Charm-Jet Star
March 20, 2007

Track list
  1. Tug-Ga-War
  2. Tugg Loving
  3. More Di Merrier
  4. Tugg Story
  5. Give Thanks And Praise
  6. Hold Di Faith
  7. Request To The Farmer
  8. Try Me feat. Sara Jane
  9. Pretty Fly For A White Guy
  10. Hey Baby Don't Cry
  11. I'm Not Joking
  12. Grade
  13. Fi-Dayz feat. Toofree
  14. The Surf
  15. Jiggy Tuggy
  16. London Anthem feat Coco B
  17. Love Is Better Than War feat Coco B
Rating : from 5 (excellent) to 1 (poor)
Vocals : 3 Backing : 3 Production : 3 Sound quality : 5 Sleeve : 2/3
When digital reggae started to rule the dance halls in the second half of the eighties a white guy from London named Dominick managed to gain a notable place amongst his Jamaican counterparts and he actually was the only white artist to record for King Jammys.

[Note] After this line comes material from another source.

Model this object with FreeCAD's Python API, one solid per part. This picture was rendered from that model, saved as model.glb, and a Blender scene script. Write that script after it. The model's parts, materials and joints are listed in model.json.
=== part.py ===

Almost two decades after Dominick appeared on the scene there's another white guy, raised in a predominantly West Indian community in North East London and calling himself Tuggawar, who tries to take his place amongst today's topnotch Jamaican dancehall artists.

After learning his craft on a small, north London sound system and by listening to tapes of favourite UK sounds Unity and Saxon, Tuggawar (born to Greek and Irish parents who gave him his real name Neofytos Neofytou) left for Kingston in 2001. First, he was imprisoned in Spanish Town jail for six months, where he was called on stage at a show held for the inmates (by Jah Cure, no less), and spotted by Sean Paul's father. The latter introduced him to Roy Francis of Mixing Lab, who produced his first single, "Hot Gal". Friendship with Lexxus then resulted in Tuggawar performing at shows all over the island, including Sting two years running, as well as a management contract with renowned JA promoter Isaiah Laing. He also recorded for a number of other producers in Jamaica. Reports of his thrilling and explosive live act on a series of major annual dances in Jamaica alongside artists such as Beenie Man, Elephant Man, Vybz Kartel, Capleton, Bounty Killer, and Sizzla raised expectations further.

However, Tuggawar's 17 track debut set, which was largely produced in collaboration with Jet Star's Danny Ray, fails to make a good impression, even though this album has it moments. Most of all this collection of tunes lacks originality and identity. Tuggawar shows that he hasn't managed to set himself apart from his Jamaican counterparts. On the contrary, backed by sometimes real weak backdrops along with tried and trusted dancehall riddims like for example "Stepz", "Military", "Baddis Ting" and "Wipe Out" he delivers predominantly mediocre efforts. Besides that his patois, most likely to give his songs a real Jamaican flavour, certainly needs improvement or, even better, should be dropped. Nevertheless a few tracks are nice to hear including his former single "Tug-Ga-War", "Tugg Loving" across Computer Paul's "Spirit" riddim, the herb tune "Grade" and the combination with Sara Jane entitled "Try Me".

Real curious to see what becomes of Tuggawar in the near future. Is he hyped and will he vanish from the scene real quick or is he going to take his place amongst the big shots because he's an exceptional talent? Time will tell!!